# DATA SHOWN:
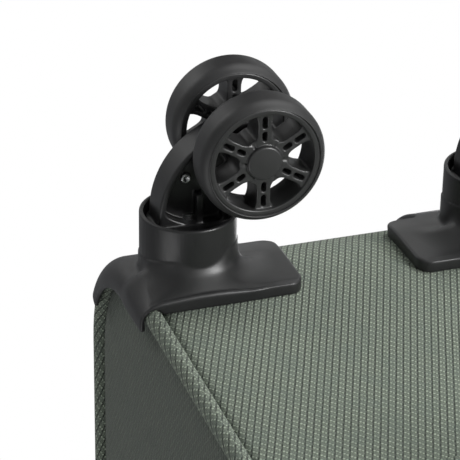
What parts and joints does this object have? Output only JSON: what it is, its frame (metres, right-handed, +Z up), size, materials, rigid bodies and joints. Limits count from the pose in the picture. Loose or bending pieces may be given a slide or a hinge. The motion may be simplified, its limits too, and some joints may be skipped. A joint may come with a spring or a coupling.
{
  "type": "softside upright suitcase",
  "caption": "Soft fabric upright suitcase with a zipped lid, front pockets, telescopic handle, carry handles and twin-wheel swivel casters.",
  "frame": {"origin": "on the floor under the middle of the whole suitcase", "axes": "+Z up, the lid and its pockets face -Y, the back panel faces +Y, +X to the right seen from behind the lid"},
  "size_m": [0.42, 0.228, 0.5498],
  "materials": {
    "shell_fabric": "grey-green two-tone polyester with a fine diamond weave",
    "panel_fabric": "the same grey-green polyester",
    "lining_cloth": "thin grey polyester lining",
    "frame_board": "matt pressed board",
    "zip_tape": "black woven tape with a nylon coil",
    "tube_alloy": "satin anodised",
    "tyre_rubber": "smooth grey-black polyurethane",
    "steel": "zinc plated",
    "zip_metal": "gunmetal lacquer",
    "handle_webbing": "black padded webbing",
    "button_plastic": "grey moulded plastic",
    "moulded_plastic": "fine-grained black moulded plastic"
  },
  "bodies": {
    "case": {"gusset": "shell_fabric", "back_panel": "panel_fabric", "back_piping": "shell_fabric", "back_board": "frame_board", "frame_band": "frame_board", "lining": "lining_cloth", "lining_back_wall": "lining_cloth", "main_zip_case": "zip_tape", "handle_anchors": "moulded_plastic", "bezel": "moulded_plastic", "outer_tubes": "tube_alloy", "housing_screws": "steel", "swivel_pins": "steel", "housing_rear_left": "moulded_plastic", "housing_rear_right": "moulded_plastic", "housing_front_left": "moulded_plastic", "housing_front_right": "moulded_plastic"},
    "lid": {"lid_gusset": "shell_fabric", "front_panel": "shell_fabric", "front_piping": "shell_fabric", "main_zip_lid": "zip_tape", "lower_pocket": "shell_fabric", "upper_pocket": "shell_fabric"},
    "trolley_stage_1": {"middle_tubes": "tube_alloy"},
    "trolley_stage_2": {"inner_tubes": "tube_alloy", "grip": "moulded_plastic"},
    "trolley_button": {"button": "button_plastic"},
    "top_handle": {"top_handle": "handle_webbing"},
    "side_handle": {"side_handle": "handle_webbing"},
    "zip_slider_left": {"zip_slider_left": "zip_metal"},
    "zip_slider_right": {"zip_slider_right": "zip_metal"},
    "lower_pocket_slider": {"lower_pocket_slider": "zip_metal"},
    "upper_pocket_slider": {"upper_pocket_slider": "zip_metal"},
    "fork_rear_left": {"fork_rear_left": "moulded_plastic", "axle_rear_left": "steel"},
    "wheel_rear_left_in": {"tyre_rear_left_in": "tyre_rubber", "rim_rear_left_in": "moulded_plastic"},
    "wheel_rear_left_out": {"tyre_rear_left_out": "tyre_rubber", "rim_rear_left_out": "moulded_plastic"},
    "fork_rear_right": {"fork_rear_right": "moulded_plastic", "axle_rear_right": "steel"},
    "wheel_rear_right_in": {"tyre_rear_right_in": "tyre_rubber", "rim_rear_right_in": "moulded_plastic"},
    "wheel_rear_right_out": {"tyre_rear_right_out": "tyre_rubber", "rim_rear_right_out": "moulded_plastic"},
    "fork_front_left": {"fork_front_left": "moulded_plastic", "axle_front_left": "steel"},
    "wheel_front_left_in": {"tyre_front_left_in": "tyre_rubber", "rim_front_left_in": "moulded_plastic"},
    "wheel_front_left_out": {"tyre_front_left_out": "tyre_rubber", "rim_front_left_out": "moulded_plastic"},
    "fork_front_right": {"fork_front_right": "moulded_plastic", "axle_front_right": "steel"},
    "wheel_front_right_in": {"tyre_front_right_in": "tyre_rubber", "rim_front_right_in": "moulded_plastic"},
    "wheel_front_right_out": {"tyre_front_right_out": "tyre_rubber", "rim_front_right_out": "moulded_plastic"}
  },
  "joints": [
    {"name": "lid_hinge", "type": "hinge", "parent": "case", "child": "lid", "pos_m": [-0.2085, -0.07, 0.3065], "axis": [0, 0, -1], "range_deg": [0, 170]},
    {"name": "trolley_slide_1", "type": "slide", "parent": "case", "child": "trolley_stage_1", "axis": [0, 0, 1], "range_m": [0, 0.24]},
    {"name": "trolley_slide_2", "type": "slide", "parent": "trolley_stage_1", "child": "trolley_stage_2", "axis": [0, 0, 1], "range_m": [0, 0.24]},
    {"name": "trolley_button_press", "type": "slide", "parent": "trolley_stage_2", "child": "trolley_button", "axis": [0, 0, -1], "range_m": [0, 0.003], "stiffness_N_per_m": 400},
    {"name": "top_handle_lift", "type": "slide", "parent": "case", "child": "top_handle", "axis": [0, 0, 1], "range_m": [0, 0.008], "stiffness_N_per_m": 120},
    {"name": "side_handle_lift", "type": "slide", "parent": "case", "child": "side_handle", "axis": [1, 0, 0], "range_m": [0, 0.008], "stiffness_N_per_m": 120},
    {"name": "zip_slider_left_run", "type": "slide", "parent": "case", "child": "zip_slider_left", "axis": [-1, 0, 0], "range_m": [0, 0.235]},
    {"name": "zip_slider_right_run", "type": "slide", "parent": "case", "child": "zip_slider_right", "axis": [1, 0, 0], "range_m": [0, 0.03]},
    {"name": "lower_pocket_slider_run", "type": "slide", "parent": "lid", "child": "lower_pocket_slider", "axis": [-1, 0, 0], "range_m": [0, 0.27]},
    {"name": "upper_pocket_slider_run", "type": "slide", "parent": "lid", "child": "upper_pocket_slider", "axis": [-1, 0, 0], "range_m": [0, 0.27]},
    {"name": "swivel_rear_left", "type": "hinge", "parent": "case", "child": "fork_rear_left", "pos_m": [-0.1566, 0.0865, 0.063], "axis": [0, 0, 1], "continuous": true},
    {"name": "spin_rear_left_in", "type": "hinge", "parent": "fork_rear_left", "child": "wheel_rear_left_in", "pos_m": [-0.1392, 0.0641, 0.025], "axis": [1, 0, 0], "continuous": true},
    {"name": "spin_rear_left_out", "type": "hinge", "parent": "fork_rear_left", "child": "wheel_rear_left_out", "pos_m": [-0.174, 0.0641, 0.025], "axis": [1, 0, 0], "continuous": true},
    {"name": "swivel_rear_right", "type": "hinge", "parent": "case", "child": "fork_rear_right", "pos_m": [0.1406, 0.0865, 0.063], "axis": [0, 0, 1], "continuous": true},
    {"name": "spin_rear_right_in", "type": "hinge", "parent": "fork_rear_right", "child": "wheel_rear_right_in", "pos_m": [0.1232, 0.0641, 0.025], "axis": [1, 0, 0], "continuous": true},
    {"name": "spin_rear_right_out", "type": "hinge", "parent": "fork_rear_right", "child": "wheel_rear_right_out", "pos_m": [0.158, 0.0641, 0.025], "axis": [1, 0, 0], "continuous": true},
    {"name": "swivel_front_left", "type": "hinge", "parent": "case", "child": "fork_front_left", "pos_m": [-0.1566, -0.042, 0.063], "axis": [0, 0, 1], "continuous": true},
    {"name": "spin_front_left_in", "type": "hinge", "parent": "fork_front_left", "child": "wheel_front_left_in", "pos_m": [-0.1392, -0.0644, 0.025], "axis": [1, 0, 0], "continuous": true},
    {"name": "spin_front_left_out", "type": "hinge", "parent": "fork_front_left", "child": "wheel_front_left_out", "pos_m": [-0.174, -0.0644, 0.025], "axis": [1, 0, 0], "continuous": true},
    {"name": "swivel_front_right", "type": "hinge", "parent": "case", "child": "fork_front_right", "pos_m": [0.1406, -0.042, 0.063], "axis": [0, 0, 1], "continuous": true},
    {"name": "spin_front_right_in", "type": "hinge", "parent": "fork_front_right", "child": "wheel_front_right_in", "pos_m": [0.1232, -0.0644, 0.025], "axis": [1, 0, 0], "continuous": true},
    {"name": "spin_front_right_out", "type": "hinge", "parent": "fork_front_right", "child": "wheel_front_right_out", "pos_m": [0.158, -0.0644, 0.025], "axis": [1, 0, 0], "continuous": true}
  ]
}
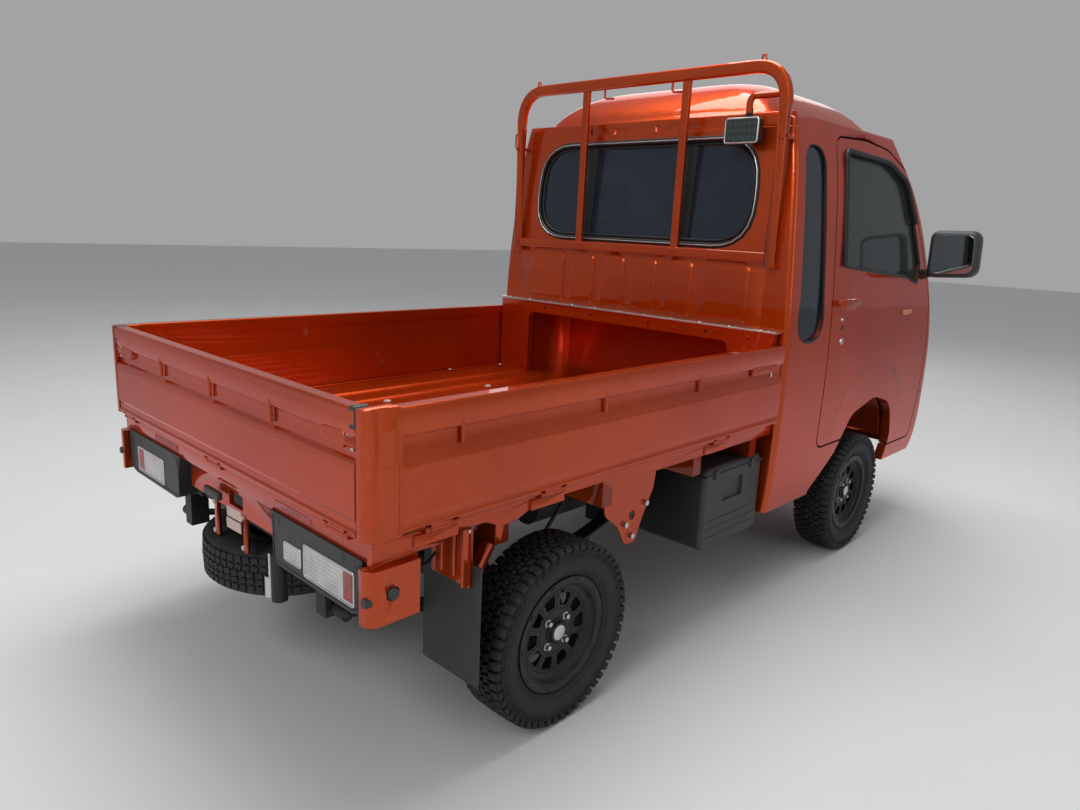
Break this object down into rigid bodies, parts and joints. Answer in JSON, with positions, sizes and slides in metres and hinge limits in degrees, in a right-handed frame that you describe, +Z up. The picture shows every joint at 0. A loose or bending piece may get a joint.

# WHAT THE TASK ASKS:
Going through the data, tally the lines containing "joints" and report only the result.

# SOLUTION TO THE PROBLEM:
3